A Venezuelan migrant sits inside a cell at CECOT prison in Tecoluca, El Salvador, June 3, 2026.
The global human rights system is in peril. Under relentless pressure from US President Donald Trump, and persistently undermined by China and Russia, the rules-based international order is being crushed, threatening to take with it the architecture human rights defenders have come to rely on to advance norms and protect freedoms. To defy this trend, governments that still value human rights, alongside social movements, civil society, and international institutions, need to form a strategic alliance to push back.
To be fair, the downward spiral predated Trump’s reelection. The democratic wave that began over 50 years ago has given way to what scholars term a “democratic recession.” Democracy is now back to 1985 levels according to some metrics, with 72 percent of the world’s population now living under autocracy. Russia and China are less free today than 20 years ago. And so is the United States.
Of course, democracy is not a panacea for human rights violations; the US and other longtime democracies have their own histories of colonial crimes, racism, abusive justice systems, and wartime atrocities. More recently, authoritarian leaders have exploited public mistrust and anger to win elections and then dismantled the very institutions that brought them to power. Democratic institutions are crucial to represent the will of the people and keep power in check. It’s no surprise that whenever democracy is undermined, rights are too, as evident in recent years in India, Türkiye, the Philippines, El Salvador, and Hungary.
FIRST: The Momentum Movement’s parliamentary representative David Bedo and independent member of parliament Akos Hadhazy protest against a law that bans Pride marches in Hungary and imposes fines on organizers and attendees of such events, Budapest, June 3, 2026. © 2025 Marton Monus/Reuters; SECOND: University students confront riot police in Istanbul’s Beşiktaş district following the arrest of Istanbul Mayor Ekrem İmamoğlu, June 3, 2026. © 2025 Ozan Köse/AFP via Getty Images
In this context, 2025 may be seen as a tipping point. In just 12 months, the Trump administration has carried out a broad assault on key pillars of US democracy and the global rules-based order, which the US, despite inconsistencies, was, with other states, instrumental in helping to establish.
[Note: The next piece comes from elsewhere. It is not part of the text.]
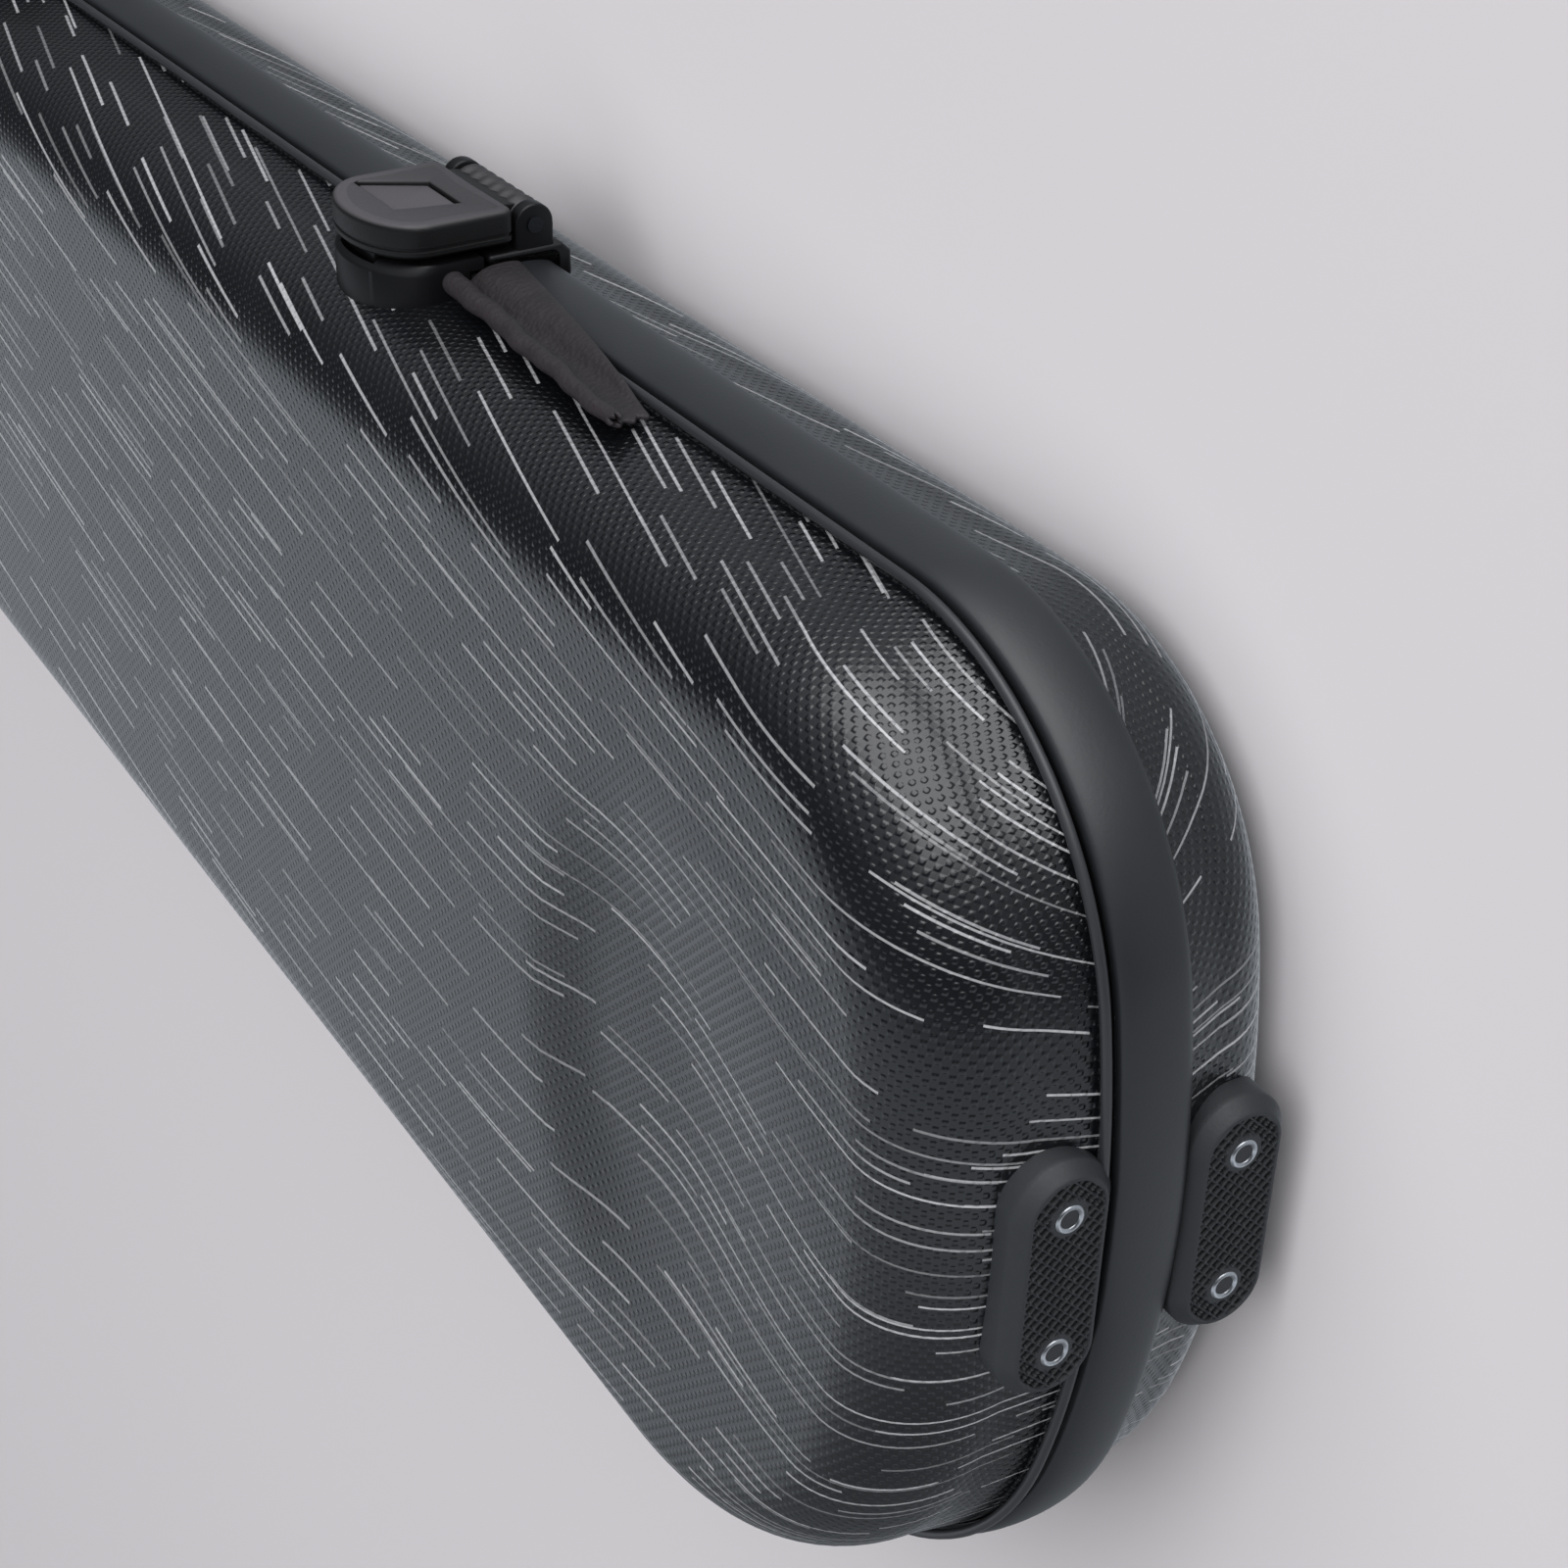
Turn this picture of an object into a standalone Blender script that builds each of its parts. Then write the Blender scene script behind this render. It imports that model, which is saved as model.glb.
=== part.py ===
"""Bow case: a long, slightly tapered hard-shell case for two stringed-instrument bows.

Two thin moulded shells meet at a soft rim strip. The case lies on its back shell, with the lid on top,
the latches and the handle on its front side (-Y) and the hinges on its back side, the spine (+Y).
+X runs from the wide end to the narrow end. The origin is on the flat bottom, midway along the case.
"""

import math

import bmesh
import bpy
from mathutils import Matrix, Vector

MM = 0.001

# Plan outline of the case, at the rim
LENGTH = 790.0 * MM
WIDE_WIDTH = 146.6 * MM
NARROW_WIDTH = 91.2 * MM
WIDE_NOSE_RADIUS = 135.6 * MM
WIDE_NOSE_SHARE = 0.562
WIDE_FRONT_CORNER = 41.2 * MM
WIDE_SPINE_CORNER = 60.6 * MM
NARROW_NOSE_RADIUS = 85.0 * MM
NARROW_NOSE_SHARE = 0.548
NARROW_FRONT_CORNER = 27.0 * MM
NARROW_SPINE_CORNER = 36.0 * MM

# Section of the shells
BASE_DEPTH = 18.0 * MM
LID_DEPTH = 25.0 * MM
SHELL_WALL = 1.6 * MM
WALL_DRAFT = 1.4 * MM
EDGE_ROUND = 13.3 * MM
STRAIGHT_WALL_SHARE = 0.35
DISH_DEPTH = 3.0 * MM
DISH_LENGTH = 68.0 * MM
DISH_WIDTH = 98.0 * MM
DISH_FROM_END = 60.0 * MM
DISH_SHARE = 0.47
DISH_FLAT_SHARE = 0.3

# Rim strip, lid piping and the lid's locating lip
STRIP_WIDTH = 10.0 * MM
STRIP_EDGE = 0.8 * MM
STRIP_CROWN = 2.2 * MM
PIPING_DIAMETER = 1.4 * MM
PIPING_LIFT = 0.5 * MM
LIP_THICKNESS = 1.4 * MM
LIP_HEIGHT = 6.0 * MM
LIP_HOLD = 4.0 * MM
LIP_CLEARANCE = 0.6 * MM

# Gaps that neighbouring pieces keep
GAP = 0.3 * MM
SEAM_GAP = 0.4 * MM
OVERRUN = 2.0 * MM

# Feet and their tubular rivets
FOOT_LENGTH = 34.0 * MM
FOOT_WIDTH = 13.6 * MM
FOOT_CHAMFER = 1.6 * MM
END_FOOT_PROUD = 2.6 * MM
END_FOOT_SHARE = 0.539
SPINE_FOOT_PROUD = 7.8 * MM
SPINE_FOOT_FROM_END = 100.0 * MM
FOOT_DEPTH = 20.0 * MM
PAD_DEPTH = 6.0 * MM
RIVET_SPACING = 19.8 * MM
RIVET_HEAD_RADIUS = 2.2 * MM
RIVET_HEAD_HEIGHT = 0.8 * MM
RIVET_SHANK_RADIUS = 1.4 * MM
RIVET_BORE_RADIUS = 1.0 * MM
RIVET_BORE_DEPTH = 1.4 * MM
RIVET_LENGTH = 2.6 * MM

# Latches: a hinged hasp on the base, with a push button, closes over a catch on the lid
LATCH_FROM_END = 166.0 * MM
LATCH_WIDTH = 24.0 * MM
LATCH_PAD_TOP = 4.1 * MM
LATCH_PAD_DROP = 13.2 * MM
LATCH_PIVOT_DROP = 7.7 * MM
LATCH_PIVOT_OUT = 7.4 * MM
LATCH_BARREL_RADIUS = 2.9 * MM
LATCH_EAR_WIDTH = 2.4 * MM
LATCH_PIN_RADIUS = 1.2 * MM
HASP_UNDERSIDE = 5.4 * MM
HASP_THICKNESS = 4.8 * MM
HASP_REACH = 15.6 * MM
HASP_NOSE = 7.6 * MM
HASP_CLEAR = 0.5 * MM
BUTTON_WIDTH = 11.0 * MM
BUTTON_HEIGHT = 8.6 * MM
BUTTON_SKEW = 3.8 * MM
BUTTON_FLARE = 1.5 * MM
BUTTON_SHIFT = 1.4 * MM
BUTTON_UP = 5.0 * MM
BUTTON_THICKNESS = 3.4 * MM
BUTTON_RECESS = 0.6 * MM
BUTTON_FLANGE = 0.8 * MM
BUTTON_SEAT = 2.2 * MM
LEG_WIDTH = 9.0 * MM
LEG_THICKNESS = 1.8 * MM
LEG_UP = 11.6 * MM
LEG_TIP = 3.0 * MM
CATCH_TOP = 4.3 * MM
CATCH_HEIGHT = 15.6 * MM
CATCH_GROOVE_FLOOR = 2.2 * MM
CATCH_CHAMFER = 1.4 * MM
LEG_CLEARANCE = 1.0 * MM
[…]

In short order, Trump’s second-term administration has undermined trust in the sanctity of elections, reduced government accountability, gutted food assistance and healthcare subsidies, attacked judicial independence, defied court orders, rolled back women’s rights, obstructed access to abortion care, undermined remedies for racial harm, terminated programs mandating accessibility for people with disabilities, punished free speech, stripped protections from trans and intersex people, eroded privacy, and used government power to intimidate political opponents, the media, law firms, universities, civil society, and even comedians.
Claiming a risk of “civilizational erasure” in Europe and leaning on racist tropes to cast entire populations as unwelcome in the US, the Trump administration has embraced policies and rhetoric that align with white nationalist ideology. Immigrants and asylum seekers have been subjected to inhumane conditions and degrading treatment; 32 died in US Immigration and Customs Enforcement custody in 2025, and as of mid-January 2026, an additional 4 have died. Masked immigration enforcement agents have targeted people of color, using excessive force, terrorizing communities, wrongfully arresting scores of citizens, and, most recently, unjustifiably killing two people in Minneapolis, whose deaths Human Rights Watch has documented.
The US president of course has the authority to tighten US borders and enforce stricter immigration policies. The administration is not, however, entitled to deny legal process to asylum seekers, mistreat undocumented migrants, or unlawfully discriminate. In a well-functioning democracy, no electoral mandate should supersede domestic legislation, constitutional protections, or international human rights law. Trump’s team has repeatedly bypassed these guardrails.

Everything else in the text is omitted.